* Your objective *
Quote verbatim the span of lines that begins the listing below and closes with the line containing "1.0, 0.0, 2.0)".

[Start of Data section]

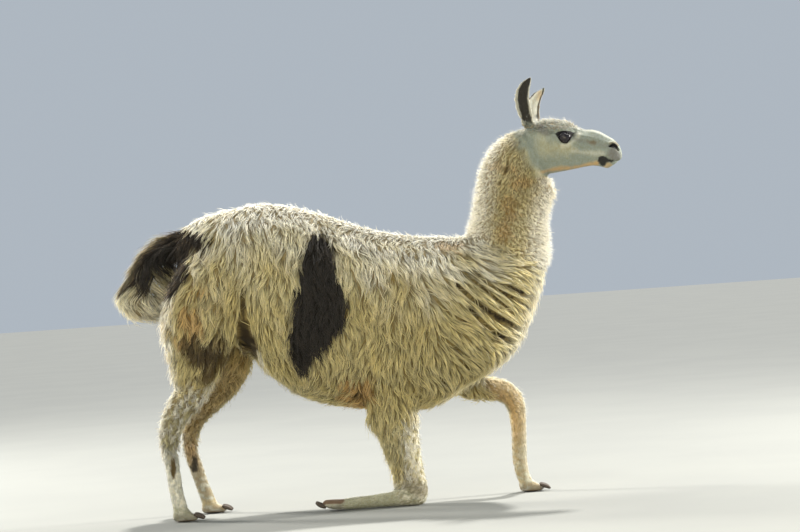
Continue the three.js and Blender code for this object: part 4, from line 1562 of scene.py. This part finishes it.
def distance(name, description, default, low, high):
    return amount(name, description, default, low, high, unit="LENGTH")


def share(name, description, default, low, high):
    return amount(name, description, default, low, high, subtype="FACTOR")


def power(name, description, default):
    return amount(name, description, default, 0.0, 3000.0, unit="POWER")


class LlamaShape(bpy.types.PropertyGroup):
    body_grain: distance("Body grain", "Size of the skin's faces on the body", 0.0098, 0.008, 0.02)
    face_grain: distance("Face grain", "Size of the skin's faces on the head", 0.0031, 0.0028, 0.006)
    lash_length: distance("Lash length", "Length of the upper lashes", 0.012, 0.005, 0.04)


class LlamaCoat(bpy.types.PropertyGroup):
    length: share("Length", "Length of the coat, as a share of its usual length", 1.0, 0.3, 1.2)
    width: share("Tuft width", "Width of each tuft, as a share of its usual width", 1.0, 0.5, 2.0)
    spacing: share("Spacing", "Distance between tufts, as a share of the usual distance", 1.0, 0.9, 2.0)
    curl: share("Curl", "Strength of the coat's waves and curls", 1.0, 0.0, 2.0)


class LlamaTones(bpy.types.PropertyGroup):
    cream: tone("Cream", "Main colour of the fleece", (0.84, 0.755, 0.45))
    straw: tone("Straw", "Second colour of the fleece, in soft patches", (0.73, 0.605, 0.29))
    tan: tone("Tan", "Yellower fleece low on the sides", (0.62, 0.50, 0.21))
    # White also paints the light on the back and the rim light on the outlines.
    white: tone("White", "Fleece bleached by the sun, along the back", (0.93, 0.89, 0.77))
    # Darker and bluer than the hair's own pale grey: partly painted shade.
    face_grey: tone("Face grey", "Short hair of the face and lower legs", (0.243, 0.284, 0.258))
    warm: tone("Warm", "Orange-brown hair inside the legs and under the jaw", (0.62, 0.38, 0.14))
    rust: tone("Rust", "Brown stains in the fleece", (0.15, 0.10, 0.035))
    dusk: tone("Dusk", "Grey-purple hair of the lips and toes", (0.15, 0.13, 0.14))
    dark: tone("Dark", "Near-black brown patches", (0.024, 0.020, 0.017))
    # Painted shade in the depths of the partings and of the flank fold.
    parting: tone("Parting", "Brown depths where the locks part", (0.045, 0.030, 0.016))
    # Painted shade of the skin deep in the fleece.
    underwool: tone("Underwool", "Shade of the skin deep in the fleece", (0.36, 0.33, 0.27))
    black_skin: tone("Black skin", "Lids, nostrils and the corners of the mouth", (0.010, 0.009, 0.010))
    pad: tone("Pads", "Leathery pads under the feet", (0.14, 0.08, 0.05))
    iris: tone("Iris", "Brown of the iris", (0.007, 0.006, 0.007))
    iris_deep: tone("Deep iris", "Darker streaks of the iris", (0.006, 0.004, 0.003))
    eye_rim: tone("Eye rim", "Edge of the eyeball", (0.012, 0.009, 0.009))
    pupil: tone("Pupil", "Pupil of the eye", (0.003, 0.003, 0.004))
    horn: tone("Horn", "Dark horn of the toenails", (0.045, 0.034, 0.028))
    horn_pale: tone("Pale horn", "Worn, paler horn", (0.12, 0.095, 0.075))
    floor: tone("Floor", "Studio floor", (0.22, 0.225, 0.21))
    floor_worn: tone("Worn floor", "Slightly darker floor", (0.21, 0.215, 0.202))
    # Root shade and lock shade set the painted shade of the coat on itself.
    root_shade: share("Root shade", "Brightness of each tuft at its root", 0.42, 0.0, 1.0)
    lock_shade: share("Lock shade", "Brightness of the coat between two locks", 0.52, 0.0, 1.0)


class LlamaStage(bpy.types.PropertyGroup):
    backdrop: tone("Backdrop", "Colour of the plain backdrop", (0.76, 0.85, 0.95))
    ambient: amount("Ambient", "Strength of the even light from all round", 0.56, 0.0, 3.0)
    back_light: amount("Back light", "Strength of the light behind the animal", 5.4, 0.0, 20.0)
    front_fill: power("Front fill", "Power of the soft light in front", 117.0)
    low_fill: power("Low fill", "Power of the warm light near the floor", 50.0)
    rim: power("Rim", "Power of each of the two lights behind the outline", 610.0)


class LLAMA_OT_skin(bpy.types.Operator):
    """One skin over the whole body, with lids, nostrils and lips"""

    bl_idname = "llama.skin"
    bl_label = "Skin"

    def execute(self, context):
        make_skin()
        return {"FINISHED"}


class LLAMA_OT_eyes(bpy.types.Operator):
    """Eyeballs and lashes"""

    bl_idname = "llama.eyes"
    bl_label = "Eyes"

    def execute(self, context):
        for word, side in SIDES.items():
            make_eyeball(side, f"eyeball_{word}")
        make_lashes()
        return {"FINISHED"}


class LLAMA_OT_toenails(bpy.types.Operator):
    """Two toenails on each foot"""

    bl_idname = "llama.toenails"
    bl_label = "Toenails"

    def execute(self, context):
        for leg in LEGS:
            for word in ("left", "right"):
                make_toenail(f"{leg}_nail_{word}")
        return {"FINISHED"}


class LLAMA_OT_trunk_fleece(bpy.types.Operator):
    """Long locks over the trunk, in four pieces"""

    bl_idname = "llama.trunk_fleece"
    bl_label = "Trunk fleece"

    def execute(self, context):
        for word, side in SIDES.items():
            for place, front, seed in (("shoulder", True, 40), ("flank", False, 44)):
                chosen = trunk_quarter(side, front)
                grow_coat(f"coat_{place}_{word}", "fleece", chosen, rings=4, seed=seed + side)
        return {"FINISHED"}


class LLAMA_OT_neck_fleece(bpy.types.Operator):
    """Dense short curls over the neck"""

    bl_idname = "llama.neck_fleece"
    bl_label = "Neck fleece"

    def execute(self, context):
        for word, side in SIDES.items():
            chosen = flesh_on(side, "neck", "head") & (hide().tri_length > LONG_HAIR)
            grow_coat(f"coat_neck_{word}", "fleece", chosen, rings=3, seed=50 + side)
        return {"FINISHED"}


class LLAMA_OT_leg_wool(bpy.types.Operator):
    """Locks on the haunches, shaggy curls on the upper legs, and short hair below"""

    bl_idname = "llama.leg_wool"
    bl_label = "Leg wool"

    def execute(self, context):
        for word, side in SIDES.items():
            for place, slot, endings, rings, seed in (
                ("haunch", "fleece", ("thigh",), 4, 60),
                ("upper_legs", "fleece", ("shank", "forearm"), 4, 64),
                ("lower_legs", "short_hair", ("cannon", "foot"), 2, 68),
            ):
                grow_coat(f"coat_{place}_{word}", slot, flesh_on(side, *endings), rings, seed + side)
        return {"FINISHED"}


class LLAMA_OT_tail_plume(bpy.types.Operator):
    """The tail's long hanging locks"""

    bl_idname = "llama.tail_plume"
    bl_label = "Tail plume"

    def execute(self, context):
        grow_coat("coat_tail", "dark_fleece", is_part(hide().tri_part, "tail"), rings=5, seed=70)
        return {"FINISHED"}


class LLAMA_OT_face_hair(bpy.types.Operator):
    """Short hair on the head and the ears"""

    bl_idname = "llama.face_hair"
    bl_label = "Face hair"

    def execute(self, context):
        part = hide().tri_part
        chosen = is_part(part, "head", "neck") & (hide().tri_length <= LONG_HAIR)
        grow_coat("coat_head", "short_hair", chosen, rings=1, seed=80)
        grow_coat("coat_ears", "short_hair", is_part(part, "ear_left", "ear_right"), rings=2, seed=81)
        return {"FINISHED"}


class LLAMA_OT_stage(bpy.types.Operator):
    """A plain pale floor, soft studio light and the camera"""

    bl_idname = "llama.stage"
    bl_label = "Stage"

    def execute(self, context):
        make_stage()
        return {"FINISHED"}


class LLAMA_PT_panel(bpy.types.Panel):
    """Lists the pieces of the llama and their settings"""

    bl_idname = "LLAMA_PT_panel"
    bl_label = "Llama"
    bl_space_type = "VIEW_3D"
    bl_region_type = "UI"
    bl_category = "Llama"

    def draw(self, context):
        for operator in OPERATORS:
            self.layout.operator(operator.bl_idname)
        for group in SETTINGS:
            box = self.layout.box()
            settings = getattr(context.scene, group)
            for name in SETTINGS[group].__annotations__:
                box.prop(settings, name)


SETTINGS = {
    "llama_shape": LlamaShape,
    "llama_coat": LlamaCoat,
    "llama_tones": LlamaTones,
    "llama_stage": LlamaStage,
}
OPERATORS = (
    LLAMA_OT_stage,
    LLAMA_OT_skin,
    LLAMA_OT_eyes,
    LLAMA_OT_toenails,
    LLAMA_OT_trunk_fleece,
    LLAMA_OT_neck_fleece,
    LLAMA_OT_leg_wool,
    LLAMA_OT_tail_plume,
    LLAMA_OT_face_hair,
)
CLASSES = (*SETTINGS.values(), *OPERATORS, LLAMA_PT_panel)


def register():
    for cls in CLASSES:
        bpy.utils.register_class(cls)
    for name, group in SETTINGS.items():
        setattr(bpy.types.Scene, name, PointerProperty(type=group))


def unregister():
    for name in SETTINGS:
        delattr(bpy.types.Scene, name)
    for cls in reversed(CLASSES):
        bpy.utils.unregister_class(cls)


def main():
    register()
    for operator in OPERATORS:
        group, name = operator.bl_idname.split(".")
        getattr(getattr(bpy.ops, group), name)()


if __name__ == "__main__":
    main()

[End of Data section]

* Exercise answer *
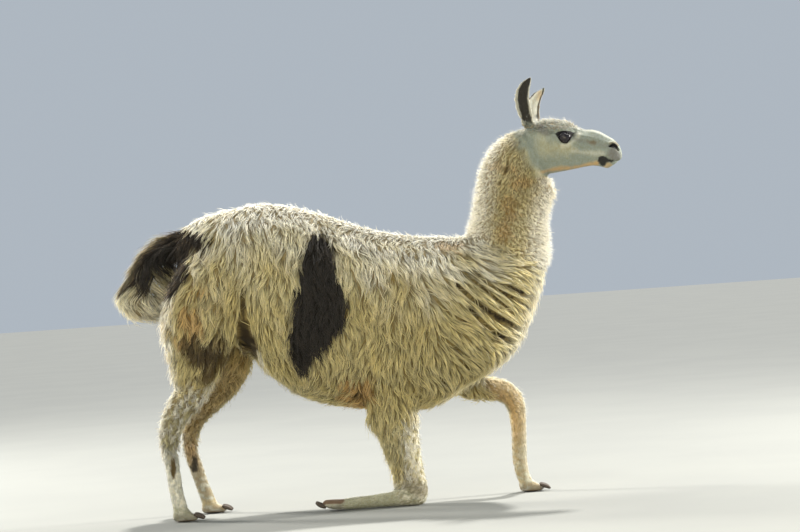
Continue the three.js and Blender code for this object: part 4, from line 1562 of scene.py. This part finishes it.
def distance(name, description, default, low, high):
    return amount(name, description, default, low, high, unit="LENGTH")


def share(name, description, default, low, high):
    return amount(name, description, default, low, high, subtype="FACTOR")


def power(name, description, default):
    return amount(name, description, default, 0.0, 3000.0, unit="POWER")


class LlamaShape(bpy.types.PropertyGroup):
    body_grain: distance("Body grain", "Size of the skin's faces on the body", 0.0098, 0.008, 0.02)
    face_grain: distance("Face grain", "Size of the skin's faces on the head", 0.0031, 0.0028, 0.006)
    lash_length: distance("Lash length", "Length of the upper lashes", 0.012, 0.005, 0.04)


class LlamaCoat(bpy.types.PropertyGroup):
    length: share("Length", "Length of the coat, as a share of its usual length", 1.0, 0.3, 1.2)
    width: share("Tuft width", "Width of each tuft, as a share of its usual width", 1.0, 0.5, 2.0)
    spacing: share("Spacing", "Distance between tufts, as a share of the usual distance", 1.0, 0.9, 2.0)
    curl: share("Curl", "Strength of the coat's waves and curls", 1.0, 0.0, 2.0)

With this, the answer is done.